The juvenile mullet we call finger mullet. Not long ago I could go almost anywhere in Banks Channel with a cast net and catch a dozen or so to use as live flounder bait or cut bait for bluefish and drum. They are still around, but much harder to find. And they are, or have been, a staple food for practically all fish. I believe the reduced population of these, and other forage fish, has resulted in a reduced population of the fish that depend on them for food. It’s all related – cause and effect.

And now for the menhaden – the pogey. The king mackerel live bait. Another vital forage fish. They are food for about everything in the ocean, but people don’t eat them. Not sensible people. At one time there were fleets of pogey boats out of Southport and Beaufort. They stunk up the whole area when the menhaden were cooked down for fertilizer. But the netting of menhaden around here has about stopped due to regulations and lack of demand. But the pogey mass is nothing like it used to be. Just a few years ago pods of pogey could be seen flicking the surface of inland waters as well as the ocean. Cast netters seeking live bait could always find pogey, but not anymore. The problem must be over- harvesting by netting in the past because that is the only way they can be caught. Just like the popeye mullet.
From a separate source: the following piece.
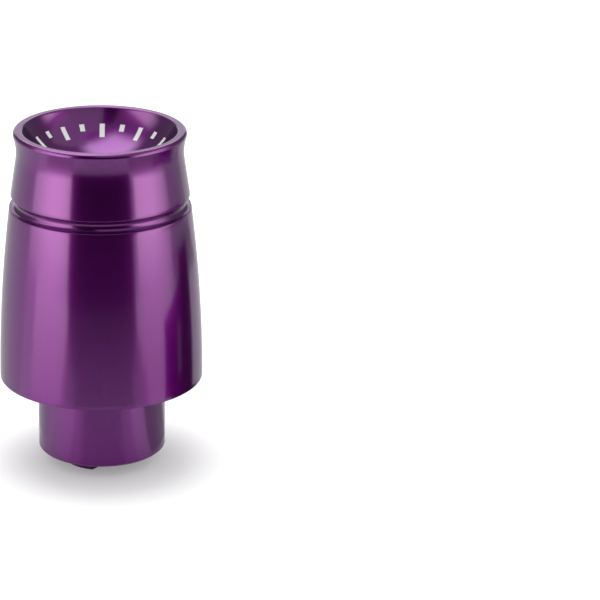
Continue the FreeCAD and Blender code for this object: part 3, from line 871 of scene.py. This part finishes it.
# Board paints, glows that only reflections see: name, shade, how see-through it is, painted sheen
BOARD_PAINTS = (
    ("black_flag", (0.004, 0.004, 0.004), None, 0.0),
    # painted shade on the floor by the foot, with a painted violet glow of the part on it
    ("paint_shade_and_violet_glow", (0.28, 0.0, 0.32), evenly(0.29), 0.0),
    # painted shade on the floor in front, with a faint painted violet glow
    ("paint_shade_violet_tint", (0.055, 0.0, 0.085), (0.50, 0.92, 0.17, 0.85), 0.0),
    # painted shade on the floor in front, fully closed towards edge on
    ("paint_shade_graduated", BLACK, (0.50, 0.88, 0.36, 1.0), 0.0),
    # painted shade on the floor behind the part
    ("paint_shade_even", BLACK, evenly(0.18), 0.0),
    # painted light: the softboxes' pools of light on the floor, brighter edge on by a painted sheen
    ("paint_light_floor_left", (0.56, 0.54, 0.51), None, 6.6),
    ("paint_light_floor_right", (0.42, 0.40, 0.385), None, 6.6),
    # painted shade: dark patches to the right of the part
    ("paint_shade_card", (0.05, 0.01, 0.05), None, 0.0),
    # painted reflection of a lit violet surface to the right
    ("paint_violet_reflection", (0.17, 0.0, 0.18), None, 0.0),
    # painted highlight: a light streak to the right
    ("paint_highlight_streak", (0.26, 0.18, 0.27), None, 0.0),
    # painted shade: a dark violet patch that the neck reflects
    ("paint_shade_neck", (0.15, 0.0, 0.17), evenly(0.6), 0.0),
    # painted shade to the right of the part, on the floor and low over it
    ("paint_shade_foot", BLACK, evenly(0.5), 0.0),
    ("paint_shade_far", BLACK, evenly(0.4), 0.0),
    ("white_board", (0.95, 0.95, 0.95), None, 0.0),
    # painted light: glows brighter than white
    ("paint_light_above", (2.3, 2.2, 2.1), None, 0.0),
    ("grey_board", (0.52, 0.52, 0.52), None, 0.0),
)

# Boards: name, first and last bearing, foot and top as (radius, level), the paint it glows with, rise on
# the way
BOARDS = (
    ("flag_front", -37.0, 38.0, (0.170, 0.0), (0.170, 0.170), "black_flag", 0.0),
    ("flag_high", -34.0, -8.0, (0.170, 0.170), (0.080, 0.220), "black_flag", 0.0),
    # painted shade on the floor in front and by the foot, with a painted violet glow of the part near it
    ("painted_shade_near", -29.0, 30.0, (0.012, UNDER), (0.045, UNDER), "paint_shade_and_violet_glow", 0.0),
    ("painted_shade_near_wide", -44.0, 47.0, (0.012, OVER), (0.045, OVER), "paint_shade_and_violet_glow", 0.0),
    ("painted_shade_low_wide", -40.0, 46.0, (0.045, OVER), (0.085, OVER), "paint_shade_violet_tint", 0.0),
    ("painted_shade_low", -27.0, 31.0, (0.045, UNDER), (0.085, UNDER), "paint_shade_violet_tint", 0.0),
    ("painted_shade_middle_wide", -38.0, 42.0, (0.085, OVER), (0.115, OVER), "paint_shade_violet_tint", 0.0),
    ("painted_shade_middle", -31.5, 34.5, (0.085, UNDER), (0.115, UNDER), "paint_shade_violet_tint", 0.0),
    ("painted_shade_front", -36.0, 38.0, (0.115, UNDER), (0.600, UNDER), "paint_shade_graduated", 0.0),
    # painted shade on the floor behind the part
    ("painted_shade_back", 110.0, 268.0, (0.020, UNDER), (0.600, UNDER), "paint_shade_even", 0.0),
    # painted light: the softboxes' pools of light on the floor
    ("painted_light_left", -77.0, -36.0, (0.060, UNDER), (0.190, UNDER), "paint_light_floor_left", 0.0),
    ("painted_light_right", 38.0, 84.0, (0.058, UNDER), (0.190, UNDER), "paint_light_floor_right", 0.0),
    # painted reflection of a lit violet surface to the right
    ("painted_reflection_right", 64.0, 90.0, (0.050, -0.020), (0.050, 0.021), "paint_violet_reflection", 0.007),
    # painted shade: dark patches to the right, upright
    ("painted_shade_card_far", 90.0, 108.0, (0.050, -0.020), (0.050, 0.033), "paint_shade_card", 0.001),
    ("painted_shade_card", 84.0, 91.0, (0.049, -0.020), (0.049, 0.014), "paint_shade_card", 0.010),
    # painted highlight: a light streak to the right
    ("painted_highlight_right", 81.0, 86.0, (0.048, 0.0065), (0.048, 0.018), "paint_highlight_streak", 0.002),
    # painted shade: a dark violet patch that the neck reflects
    ("painted_shade_neck_wide", 64.0, 100.0, (0.030, 0.0439), (0.0425, 0.0439), "paint_shade_neck", 0.0),
    ("painted_shade_neck", 72.0, 97.0, (0.030, 0.0435), (0.0405, 0.0435), "paint_shade_neck", 0.0),
    ("painted_shade_neck_far", 86.0, 98.0, (0.0425, 0.0435), (0.0455, 0.0435), "paint_shade_neck", 0.0),
    # painted shade on the floor to the right of the part, and low over it
    ("painted_shade_card_foot", 72.0, 118.0, (0.040, UNDER), (0.050, UNDER), "paint_shade_card", 0.0),
    ("painted_shade_foot", 72.0, 124.0, (0.016, UNDER), (0.040, UNDER), "paint_shade_foot", 0.0),
    ("painted_shade_far", 84.0, 128.0, (0.042, 0.028), (0.085, 0.028), "paint_shade_far", 0.0),
    ("painted_shade_floor", 90.0, 132.0, (0.150, UNDER), (0.600, UNDER), "paint_shade_far", 0.0),
    ("board_back", 158.0, 206.0, (0.500, 0.0), (0.500, 0.300), "white_board", 0.0),
    # painted light: a board high up behind that glows brighter than white
    ("board_above", 158.0, 206.0, (0.500, 0.300), (0.500, 0.620), "paint_light_above", 0.0),
    ("board_high", -6.0, 130.0, (0.250, 0.248), (0.070, 0.320), "grey_board", 0.0),
)


def floor_finish(scene):
    """Pale matt floor that the camera and the metal see as white where nothing shades it; its glow is
    weaker near the foot, which paints shade round the part.
    """
    material, g, shader = new_finish("pale_floor")
    position = g.position()
    speckle = g.vary(g.noise(position, SPECKLES, detail=3.0), 0.99, 1.0)
    g.feed(shader.inputs["Base Color"], g.toned((*scene.bar_end_colours.floor, 1.0), speckle))
    shader.inputs["Roughness"].default_value = 0.9
    shader.inputs["Specular IOR Level"].default_value = 0.0
    shader.inputs["Emission Color"].default_value = (*WHITE, 1.0)
    path = g.add("ShaderNodeLightPath").outputs
    in_metal = g.product(rays_from_metal(g, path), FLOOR_IN_METAL)
    seen = g.maths("MAXIMUM", path["Is Camera Ray"], in_metal)
    x, y = g.axes(position)[:2]
    # the glow is weaker near the foot: painted shade round the part
    glow = g.spread(g.from_axis(x, y), *FLOOR_GLOW_AND_PAINTED_SHADE, smooth=True)
    g.feed(shader.inputs["Emission Strength"], g.product(seen, glow))
    return material


def board_paint_finish(name, shade, thin, painted_sheen):
    """Glowing flag, net, sheet or board, lit by no lamp: its shade is what reflections see of it, so the
    light and shade it shows are painted.

    Where thin is given, it is see-through: two tilts of the view, each counted from 0 face on to 1
    edge on, and how closed it is at each. Sheen is a painted sheen: how much brighter it glows towards
    edge on.
    """
    material, g, shader = new_finish(name)
    weave = g.vary(g.noise(g.position(), WEAVE), 0.9, 1.1)
    shader.inputs["Base Color"].default_value = (*BLACK, 1.0)
    shader.inputs["Roughness"].default_value = 1.0
    shader.inputs["Specular IOR Level"].default_value = 0.0
    shader.inputs["Emission Color"].default_value = (*shade, 1.0)
    tilt = g.add("ShaderNodeLayerWeight").outputs["Facing"]
    # painted sheen: the glow grows towards edge on
    painted_shine = g.maths("POWER", g.spread(tilt, PAINTED_SHEEN_FROM, 1.0), PAINTED_SHEEN_POWER)
    g.feed(shader.inputs["Emission Strength"],
           g.product(weave, g.maths("ADD", 1.0, g.product(painted_shine, painted_sheen))))
    if thin:
        g.feed(shader.inputs["Alpha"], g.spread(tilt, *thin, smooth=True))
    return material


def board(name, first, last, foot, top, material, rise):
    """Curved board between two bearings, from its foot to its top (radius, level).

    It rises by a given height from its first bearing to its last. Only reflections see it.
    """
    mesh = bmesh.new()
    lower = mesh.verts.new(from_camera(first, *foot))
    upper = mesh.verts.new(from_camera(first, *top))
    edge = mesh.edges.new((lower, upper))
    bmesh.ops.spin(mesh, geom=[lower, upper, edge], cent=(0, 0, 0), axis=(0, 0, 1),
                   angle=math.radians(last - first), steps=BOARD_STEPS,
                   dvec=(0, 0, rise / BOARD_STEPS), use_merge=False)
    item = stage_mesh(mesh, name, material)
    item.visible_camera = item.visible_diffuse = item.visible_shadow = False


def world_light(scene):
    """Surroundings: white to the camera, a dim room to the metal, a weak fill as light."""
    world = bpy.data.worlds.new("surroundings")
    world.use_nodes = True
    world.node_tree.nodes.clear()
    g = Graph(world.node_tree)
    path = g.add("ShaderNodeLightPath").outputs
    in_metal = g.product(rays_from_metal(g, path), ROOM_IN_METAL)
    fill = g.product(path["Is Diffuse Ray"], ROOM_FILL)
    strength = g.maths("ADD", g.maths("ADD", path["Is Camera Ray"], in_metal), fill)
    background = g.add("ShaderNodeBackground")
    background.inputs["Color"].default_value = (*WHITE, 1.0)
    g.feed(background.inputs["Strength"], strength)
    output = g.add("ShaderNodeOutputWorld")
    g.link(background.outputs[0], output.inputs[0])
    scene.world = world


class BAREND_OT_studio(bpy.types.Operator):
    """Sets up the camera, the pale floor, the lamps, the boards that the metal reflects and the room"""
    bl_idname = "bar_end.studio"
    bl_label = "Studio"

    def execute(self, context):
        scene = context.scene
        scene.view_settings.view_transform = "Standard"
        place_camera(scene)
        mesh = bmesh.new()
        bmesh.ops.create_circle(mesh, cap_ends=True, segments=96, radius=FLOOR_RADIUS)
        stage_mesh(mesh, "floor", floor_finish(scene))
        hang_lamps()
        board_paints = {name: board_paint_finish(name, *look) for name, *look in BOARD_PAINTS}
        for name, first, last, foot, top, board_paint, rise in BOARDS:
            board(name, first, last, foot, top, board_paints[board_paint], rise)
        world_light(scene)
        return {"FINISHED"}


# Sidebar panel and registration

class BAREND_PT_panel(bpy.types.Panel):
    """Bar end weight: its pieces and its studio"""
    bl_idname = "BAREND_PT_panel"
    bl_label = "Bar end weight"
    bl_space_type = "VIEW_3D"
    bl_region_type = "UI"
    bl_category = "Bar end"

    def draw(self, context):
        for operator in OPERATORS:
            self.layout.operator(operator.bl_idname)
        scene = context.scene
        for group in (scene.bar_end_weight, scene.bar_end_screw, scene.bar_end_colours):
            box = self.layout.box()
            for name in group.__annotations__:
                box.prop(group, name)


OPERATORS = (BAREND_OT_weight, BAREND_OT_screw, BAREND_OT_studio)
CLASSES = (WeightSizes, ScrewSizes, FinishColours, *OPERATORS, BAREND_PT_panel)


def register():
    for item in CLASSES:
        bpy.utils.register_class(item)
    bpy.types.Scene.bar_end_weight = PointerProperty(type=WeightSizes)
    bpy.types.Scene.bar_end_screw = PointerProperty(type=ScrewSizes)
    bpy.types.Scene.bar_end_colours = PointerProperty(type=FinishColours)


def unregister():
    del bpy.types.Scene.bar_end_colours
    del bpy.types.Scene.bar_end_screw
    del bpy.types.Scene.bar_end_weight
    for item in reversed(CLASSES):
        bpy.utils.unregister_class(item)


def main():
    register()
    bpy.ops.bar_end.weight()
    bpy.ops.bar_end.screw()
    bpy.ops.bar_end.studio()


if __name__ == "__main__":
    main()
River herring. Now that is a fish that is beyond endangered in our State. There simply aren’t any more around here and very few anywhere. In the 1940s and 50s, I had a fifty-foot-long gill net, and I caught all the herring I needed in Town Creek, Toomer’s Creek, and the Northeast Cape Fear River. Several couples would go to Cowpen Landing on the Northeast Cape Fear, launch a jon boat, string out a gill net and catch enough for supper. We scaled ‘em, headed ‘em, and fried ‘em in peanut oil. And after a beer or two ate them. But to tell the truth, it was like eating a French-fried sand spur. When I stopped netting them in about 1960, they were as plentiful as ever. But since then, they have been netted out of existence. Netting is the only way to catch them (like menhaden and mullet) and nets have caught them all. Buy a can of herring in the grocery store – “Product of Canada”.

I used the same size gill net for spot that I used for herring but fished it on the bottom. And I caught all the spot I needed right behind Wrightsville in Banks channel or the waterway. I remember the time when ocean piers would be lined elbow to elbow with fishermen, and women, casting out and reeling in the spot. I have seen off-colored ocean water while trolling, stopped, and heaved out my 6’ cast net and pulled up spot on every cast. They were so thick they stirred up the mud as they moved along. But not anymore. Some spot are still being caught, but nothing like “in the old days”. I’m convinced hook and line fisherman aren’t responsible for this decline. It’s the nets.

Striped bass at one time were plentiful in our rivers and creeks, but not anymore. Some blame this decline on their inability to get beyond the dams on the Cape Fear River to spawn. A very expensive effort has been made to erect a water ladder around Lock and Dam Number One which hasn’t worked very well. That effort surely acknowledges the problem of declining stock and that efforts must be made to solve the problem. But that dam has been in place for about a hundred years, and the decline in striper numbers is much more recent. It is simply a matter of over- harvesting with and without nets.

Then we come to the flounder. The onslaught against the flounder population continues day and night. Inshore and offshore trawlers drag huge nets across the bottom scooping up everything in their path – flounder as well as other fish and marine life which are dismissively referred to as “bycatch”. But whatever it is is dead and dead bycatch is about eight times the volume of flounder caught. Additionally, there are gill nets seemingly set anywhere and everywhere that catch lots of bycatch as well as the targeted flounder. Then there is the gigger who lights up the bottom at night and spears flounder in the face so as not to deface the prized fillet. All of the trawlers and most of the gillnetters and giggers are killing these flounder, which are public property mostly allocated to them by state-employed regulators so they can sell this public property back to the public. That is what commercial fishermen do. As the flounder population gets smaller, which it has, the regulators reduce the allowable catch for hook and line fisherman, making it hardly worth the effort. The regulators are well aware of the steep decline in the flounder population, but they have done nothing of substance to rebuild this population or stop its decline.

And now for the blue claw crab. From my childhood until a couple of years ago anyone could tie a chicken neck or fish head to a length of string, weight it a little and flip it out into a few feet of water, from shore or a pier, and catch a mess of crabs. Those days are gone, hopefully not forever. I have crab potted (a pot being a wire crab trap) from my pier since 1970 and crabs were always plentiful. One pot would catch 25 crabs any night. But that stopped in the Summer of 2017. From April until November, I caught a grand total of two blue claw crabs. During that period, and earlier, commercial crab pots were everywhere. They caught them all! Before that devastation, I could count at least a dozen commercial pots across the channel from my pier. Now there are none. They know there are no crabs left, and so do I. There is zero regulation to remedy this problem or any effort to rehab the crab population. I have brought this problem to the attention of the Marine Fisheries Commission staff without even the courtesy of a response.

All of the observations I have described are eyewitness accounts; things I would swear to in court under oath. And I truly believe that few of the experts who have studied my topics will take great exception to the accuracy of my observations. So, what happens? Does anybody do anything to turn things around? The solutions are pretty simple, but North Carolinians from the mountains to the sea must become aware of the continuing devastation of their marine resources before they will demand these solutions.